My stomach drops. “Does it really have to be so soon?”

“No point in waiting.” He leans forward, bracing his elbows on his knees.

“The sooner I present the evidence, the sooner they release the hold on my inheritance. My grandmother’s been getting more aggressive about the timeline—my mother called twice this week asking for updates on the mystery omega I told them I was seeing.

” He makes air quotes around the words with his fingers.

“They need something concrete, and now we have it. Medical documentation, an ultrasound image, a confirmed pregnancy from a licensed clinic. That’s as concrete as it gets. ”

I shift on the couch, dislodging Machete slightly, and she grumbles before resettling her head on my belly. “And they’re going to see my name on the medical records.”

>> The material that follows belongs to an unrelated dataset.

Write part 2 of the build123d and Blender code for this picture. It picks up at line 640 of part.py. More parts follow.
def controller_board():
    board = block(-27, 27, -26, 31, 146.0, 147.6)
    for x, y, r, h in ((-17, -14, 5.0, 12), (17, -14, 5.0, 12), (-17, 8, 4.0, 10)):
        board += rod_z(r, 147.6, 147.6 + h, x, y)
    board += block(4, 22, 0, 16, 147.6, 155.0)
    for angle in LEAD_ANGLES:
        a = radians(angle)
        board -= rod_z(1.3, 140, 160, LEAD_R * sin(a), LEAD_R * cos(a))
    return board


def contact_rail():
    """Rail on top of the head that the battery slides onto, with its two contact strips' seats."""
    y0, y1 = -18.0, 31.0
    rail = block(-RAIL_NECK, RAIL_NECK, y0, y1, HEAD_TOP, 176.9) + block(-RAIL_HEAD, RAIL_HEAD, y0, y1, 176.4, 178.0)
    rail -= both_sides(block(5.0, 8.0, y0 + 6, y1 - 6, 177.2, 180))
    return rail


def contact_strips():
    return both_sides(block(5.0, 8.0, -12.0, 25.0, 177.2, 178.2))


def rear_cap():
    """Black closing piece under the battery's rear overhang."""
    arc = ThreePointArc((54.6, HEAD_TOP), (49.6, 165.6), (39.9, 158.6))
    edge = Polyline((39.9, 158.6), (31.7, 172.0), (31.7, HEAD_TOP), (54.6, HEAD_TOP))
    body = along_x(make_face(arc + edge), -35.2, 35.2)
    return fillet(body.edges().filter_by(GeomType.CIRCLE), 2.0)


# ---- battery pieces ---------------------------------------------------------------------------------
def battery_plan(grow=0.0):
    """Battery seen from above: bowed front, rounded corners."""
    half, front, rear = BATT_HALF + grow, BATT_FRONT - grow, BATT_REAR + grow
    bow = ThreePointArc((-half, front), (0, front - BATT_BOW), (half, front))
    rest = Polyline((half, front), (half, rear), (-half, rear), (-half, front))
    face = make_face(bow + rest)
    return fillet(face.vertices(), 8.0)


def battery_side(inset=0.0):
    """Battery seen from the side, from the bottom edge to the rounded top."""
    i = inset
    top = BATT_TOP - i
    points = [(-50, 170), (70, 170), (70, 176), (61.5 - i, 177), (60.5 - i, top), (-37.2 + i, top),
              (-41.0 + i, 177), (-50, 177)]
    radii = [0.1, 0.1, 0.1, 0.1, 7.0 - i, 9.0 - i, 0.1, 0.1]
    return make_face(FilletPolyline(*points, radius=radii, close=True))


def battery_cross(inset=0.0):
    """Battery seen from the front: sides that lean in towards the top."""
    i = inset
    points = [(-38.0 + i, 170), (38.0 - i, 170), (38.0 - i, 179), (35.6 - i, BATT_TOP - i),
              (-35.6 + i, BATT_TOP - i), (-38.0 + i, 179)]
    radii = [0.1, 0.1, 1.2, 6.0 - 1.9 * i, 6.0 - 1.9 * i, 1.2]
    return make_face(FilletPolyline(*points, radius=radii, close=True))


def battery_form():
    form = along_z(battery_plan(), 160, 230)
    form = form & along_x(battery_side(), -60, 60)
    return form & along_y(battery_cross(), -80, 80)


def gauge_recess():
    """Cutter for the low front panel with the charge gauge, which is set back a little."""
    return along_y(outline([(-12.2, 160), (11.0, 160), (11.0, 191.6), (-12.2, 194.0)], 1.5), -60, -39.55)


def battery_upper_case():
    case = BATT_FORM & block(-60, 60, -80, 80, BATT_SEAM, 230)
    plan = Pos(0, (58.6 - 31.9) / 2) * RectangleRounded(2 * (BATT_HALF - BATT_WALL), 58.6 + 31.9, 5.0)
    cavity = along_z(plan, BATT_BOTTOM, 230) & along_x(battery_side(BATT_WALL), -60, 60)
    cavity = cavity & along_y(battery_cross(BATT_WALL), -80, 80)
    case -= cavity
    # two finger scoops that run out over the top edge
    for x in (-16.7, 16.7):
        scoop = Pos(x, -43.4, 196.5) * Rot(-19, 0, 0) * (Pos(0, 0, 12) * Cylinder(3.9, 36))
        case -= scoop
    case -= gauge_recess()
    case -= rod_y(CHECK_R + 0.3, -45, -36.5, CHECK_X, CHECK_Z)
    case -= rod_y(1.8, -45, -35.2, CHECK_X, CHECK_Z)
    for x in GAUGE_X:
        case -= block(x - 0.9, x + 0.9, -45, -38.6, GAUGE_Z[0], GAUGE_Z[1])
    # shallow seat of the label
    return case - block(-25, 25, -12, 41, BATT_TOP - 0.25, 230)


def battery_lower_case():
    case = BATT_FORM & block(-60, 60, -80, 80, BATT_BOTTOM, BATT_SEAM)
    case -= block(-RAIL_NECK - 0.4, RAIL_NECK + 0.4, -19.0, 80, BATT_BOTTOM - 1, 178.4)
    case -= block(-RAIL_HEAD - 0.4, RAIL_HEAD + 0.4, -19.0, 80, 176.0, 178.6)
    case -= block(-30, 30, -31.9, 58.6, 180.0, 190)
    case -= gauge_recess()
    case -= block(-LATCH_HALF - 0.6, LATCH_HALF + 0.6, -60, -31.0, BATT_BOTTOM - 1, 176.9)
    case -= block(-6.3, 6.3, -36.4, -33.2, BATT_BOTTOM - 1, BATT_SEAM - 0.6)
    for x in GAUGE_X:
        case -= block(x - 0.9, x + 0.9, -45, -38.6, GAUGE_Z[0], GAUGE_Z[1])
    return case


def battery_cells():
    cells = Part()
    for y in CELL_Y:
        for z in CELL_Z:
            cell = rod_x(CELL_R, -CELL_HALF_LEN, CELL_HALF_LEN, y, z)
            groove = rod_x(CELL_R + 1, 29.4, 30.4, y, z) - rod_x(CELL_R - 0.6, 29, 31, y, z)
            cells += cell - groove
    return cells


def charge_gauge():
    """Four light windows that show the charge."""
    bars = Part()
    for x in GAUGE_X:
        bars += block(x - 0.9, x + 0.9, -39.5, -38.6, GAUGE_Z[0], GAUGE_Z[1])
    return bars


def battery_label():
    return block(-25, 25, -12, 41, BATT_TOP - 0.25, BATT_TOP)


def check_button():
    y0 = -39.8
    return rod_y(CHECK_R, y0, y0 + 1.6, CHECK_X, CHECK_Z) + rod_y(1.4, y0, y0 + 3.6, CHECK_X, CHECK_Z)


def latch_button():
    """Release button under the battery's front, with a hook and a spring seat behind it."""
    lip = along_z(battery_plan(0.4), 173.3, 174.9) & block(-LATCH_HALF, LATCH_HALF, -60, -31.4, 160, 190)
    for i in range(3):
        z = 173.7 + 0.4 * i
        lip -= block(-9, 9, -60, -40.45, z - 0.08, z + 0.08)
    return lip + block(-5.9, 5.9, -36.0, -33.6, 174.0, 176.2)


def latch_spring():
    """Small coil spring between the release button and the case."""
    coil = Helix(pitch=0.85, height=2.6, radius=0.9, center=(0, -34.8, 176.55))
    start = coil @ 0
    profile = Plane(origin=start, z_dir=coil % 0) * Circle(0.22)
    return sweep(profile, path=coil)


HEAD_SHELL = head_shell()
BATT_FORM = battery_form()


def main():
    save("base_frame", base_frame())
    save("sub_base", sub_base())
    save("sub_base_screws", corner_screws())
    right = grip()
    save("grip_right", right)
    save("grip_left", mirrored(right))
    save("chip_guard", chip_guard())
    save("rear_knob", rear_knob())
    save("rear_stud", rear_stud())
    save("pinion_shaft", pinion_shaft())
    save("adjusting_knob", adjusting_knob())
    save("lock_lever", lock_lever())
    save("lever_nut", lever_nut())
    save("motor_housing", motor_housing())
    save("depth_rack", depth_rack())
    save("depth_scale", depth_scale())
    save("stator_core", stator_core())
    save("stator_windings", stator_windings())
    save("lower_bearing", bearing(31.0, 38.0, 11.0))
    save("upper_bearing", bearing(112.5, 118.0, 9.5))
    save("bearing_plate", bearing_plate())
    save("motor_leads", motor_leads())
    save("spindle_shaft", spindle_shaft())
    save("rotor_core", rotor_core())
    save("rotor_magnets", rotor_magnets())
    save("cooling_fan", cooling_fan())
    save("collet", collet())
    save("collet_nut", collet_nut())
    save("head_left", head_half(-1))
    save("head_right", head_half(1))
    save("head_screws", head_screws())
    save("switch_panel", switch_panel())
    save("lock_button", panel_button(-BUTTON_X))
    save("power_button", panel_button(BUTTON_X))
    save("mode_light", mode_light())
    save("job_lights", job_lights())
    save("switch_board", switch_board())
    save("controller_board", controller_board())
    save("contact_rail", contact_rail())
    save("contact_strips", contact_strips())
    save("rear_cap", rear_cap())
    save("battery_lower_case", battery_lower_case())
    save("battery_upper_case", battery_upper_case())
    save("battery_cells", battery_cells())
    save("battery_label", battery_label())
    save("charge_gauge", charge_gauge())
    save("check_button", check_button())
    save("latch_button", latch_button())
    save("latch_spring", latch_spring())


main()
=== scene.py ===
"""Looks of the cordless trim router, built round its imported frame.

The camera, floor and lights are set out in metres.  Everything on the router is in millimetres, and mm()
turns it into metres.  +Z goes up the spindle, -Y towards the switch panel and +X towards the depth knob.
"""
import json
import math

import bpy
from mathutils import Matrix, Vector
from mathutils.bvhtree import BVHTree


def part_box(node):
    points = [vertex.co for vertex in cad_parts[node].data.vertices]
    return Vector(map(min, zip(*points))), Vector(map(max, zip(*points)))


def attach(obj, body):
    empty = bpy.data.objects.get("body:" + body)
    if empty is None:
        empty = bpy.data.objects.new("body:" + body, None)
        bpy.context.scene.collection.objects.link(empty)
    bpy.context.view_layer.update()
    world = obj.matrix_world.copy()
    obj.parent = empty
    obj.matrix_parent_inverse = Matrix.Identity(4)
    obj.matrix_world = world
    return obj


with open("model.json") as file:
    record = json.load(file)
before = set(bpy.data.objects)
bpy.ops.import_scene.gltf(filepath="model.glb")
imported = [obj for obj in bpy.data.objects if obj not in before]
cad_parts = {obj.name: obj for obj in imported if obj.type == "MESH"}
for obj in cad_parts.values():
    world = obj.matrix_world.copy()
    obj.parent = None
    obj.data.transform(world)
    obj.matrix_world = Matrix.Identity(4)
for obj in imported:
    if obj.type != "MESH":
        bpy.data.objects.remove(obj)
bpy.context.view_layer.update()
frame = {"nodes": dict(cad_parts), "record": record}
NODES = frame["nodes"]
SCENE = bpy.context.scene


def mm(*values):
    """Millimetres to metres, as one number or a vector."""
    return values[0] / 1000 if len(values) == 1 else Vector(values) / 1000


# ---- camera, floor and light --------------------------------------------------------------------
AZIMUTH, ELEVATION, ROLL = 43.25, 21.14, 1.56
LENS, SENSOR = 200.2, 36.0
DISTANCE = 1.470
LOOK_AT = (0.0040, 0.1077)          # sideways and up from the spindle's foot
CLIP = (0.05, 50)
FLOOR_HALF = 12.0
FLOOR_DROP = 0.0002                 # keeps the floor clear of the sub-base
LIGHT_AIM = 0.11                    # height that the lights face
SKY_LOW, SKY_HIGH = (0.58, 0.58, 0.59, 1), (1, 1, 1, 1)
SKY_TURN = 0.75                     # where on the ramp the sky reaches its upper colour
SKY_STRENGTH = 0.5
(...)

“Yes.” Hyunwoo’s expression doesn’t change. “The clinic listed you as the carrying parent. That’s standard—they can’t leave it blank.”

I stare at him. Hyunwoo’s grandmother, with her sharp eyes and her army of lawyers and her decades of running a billion-won empire, is going to look at those records and see my name.

Sung Yugyeom. She’s going to know that her precious Seo heir—the baby she’s been demanding, the continuation of her bloodline, the key to the family’s future—is growing inside me.

I rub my face with both hands and let out a long breath through my fingers.

“You need to make sure they keep it confidential,” I say, dropping my hands and looking at Hyunwoo directly. I hold his gaze and don’t let go. “Hyunwoo. I’m serious. My parents cannot find out about this. Under any circumstance. None.”

Hyunwoo opens his mouth, and I cut him off before he can deflect or make light of it.

“I mean it. Promise me. Look me in the eye and promise me right now.”

He holds my gaze. The playfulness drains from his face, sobering, and he nods once.

“I’ll make sure of it. My family has no reason to tell your parents, and I’ll make it explicitly clear that this information stays within the immediate family.

Grandmother, my mother, my father. That’s it.

No staff, no lawyers beyond what’s necessary for the inheritance paperwork, no one else. ”

“Your grandmother’s lawyers are going to know.”